Point-of-care ultrasound examination (US) would conceivably provide the ideal imaging tool, but US of the lungs has traditionally been considered an inappropriate technology as thoracic gas renders the chest inaccessible to US examination. US has become popular in the ICU for abdominal, soft tissue, and pleural evaluation, especially for imaging guidance of bed-side procedures such as abscess drainage and the detection and evaluation of pleural effusions [7]. Evaluation for possible pneumothorax would provide yet another important application of pleural US, but the published experience is limited, as is the evidence provided for its applicability [8]. Us can demonstrate consolidation due to atelectasis of the left lung after selective intubation of the right main bronchus, as recently reported in Intensive Care Medicine [9]. Daniel Lichtenstein et al. [10] now report the use of US in the diagnosis of alveolar consolidation in patients admitted to the ICU, with a significant proportion of them being mechanically ventilated. Using standard methods for validation of this new test, with evaluation of interobserver error, they demonstrated good concordance of US evaluation with a satisfactory κ test result (0.89). CT carried out less than 6 h before US was used as gold standard for comparison. The authors provide the first published evidence that US may provide an important tool in the evaluation of patients with various forms of alveolar consolidation.

This first report in the English-language literature to show the potential of this elegant bed-side imaging technique should be interpreted cautiously, however. First, the number of observations is relatively small—only 30 ventilated patients with acute respiratory distress syndrome were evaluated—and the number of examiners was only two. The two examiners are highly dedicated with extensive experience in US, as evidenced by their track record in the literature [8, 9, 10]. More importantly, their measurements in the middle range of abnormalities was less precise than at the extremes of the spectrum compared with CT. Finally, technical failures occurred when the chest wall was covered, for example, by dressings.

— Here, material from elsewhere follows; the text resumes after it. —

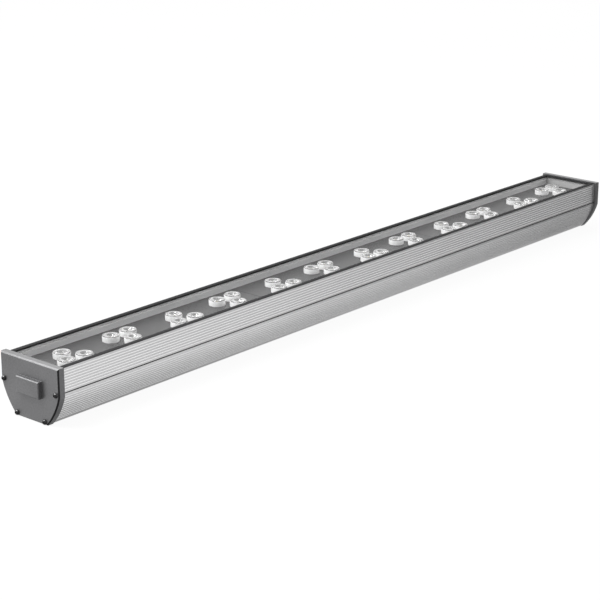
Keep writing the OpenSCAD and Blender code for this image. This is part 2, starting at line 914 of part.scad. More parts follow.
module chassis_screws() {
    tab_mid = tab_len / 2;
    ear_mid = (terminal_len + ear_len) / 2;
    color("gray") {
        for (x = [driver_near - tab_mid, driver_far + tab_mid])
            translate([x, 0, 0]) fixing_screw(track_top + tray_t);
        for (x = [terminal_x - ear_mid, terminal_x + ear_mid])
            translate([x, 0, 0]) fixing_screw(track_top + ear_t);
    }
}

// Earth screw and, under its head, the ring tag with its tail
module earth_screw() {
    seat = track_top + tag_t;
    color("goldenrod") translate([earth_x, 0, 0]) {
        difference() {
            translate([0, 0, seat]) cylinder(d = earth_head_d, h = earth_head_h, $fn = round_fn);
            slab(-earth_head_d, earth_head_d, 0, earth_slot_w, seat + earth_head_h / 2, earth_head_h);
        }
        translate([0, 0, track_top - fixing_bite])
            cylinder(d = earth_shank_d, h = tag_t + fixing_bite + earth_head_h / 4, $fn = round_fn);
        difference() {
            union() {
                translate([0, 0, track_top]) cylinder(d = tag_d, h = tag_t, $fn = round_fn);
                slab(-tag_tail_len, 0, 0, tag_tail_w, track_top, tag_t);
            }
            translate([0, 0, track_top - cut])
                cylinder(d = tag_hole_d, h = tag_t + 2 * cut, $fn = round_fn);
        }
    }
}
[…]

US provides an imaging test with very little if any toxicity or adverse effects. However, the history of intensive care medicine should caution one to ask for validation and clinical evaluation before introducing any new technology in the clinical arena, the debate over the pulmonary artery catheter being a pungent example [11, 12]. There are generally four stages in the development of a new test (or a new therapeutic technology, for that matter) that should be passed before such test should be introduced into research settings or the clinical arena: development, validation, management impact, and patient benefit [13]. The authors have provided only the first two stages of this process, by developing and validating the proposed method for alveolar consolidation (atelectasis, pneumonia, and edema); further validation is thus needed. Reliability should now be tested in an array of pulmonary abnormalities in the setting of the ICU, and preferably in ventilated patients who run risks in CT evaluation. Finally, to justify the wide use of US in ICU patients suspected of having pulmonary alveolar consolidation some benefit should be shown for the patients themselves, for example, early detection of potentially harmful complications that warrant intervention, or substitution of CT by US. Before we can be sure that patients benefit from thoracic US examination, we should consider the test experimental and use it for research purposes—after appropriate consent has been obtained.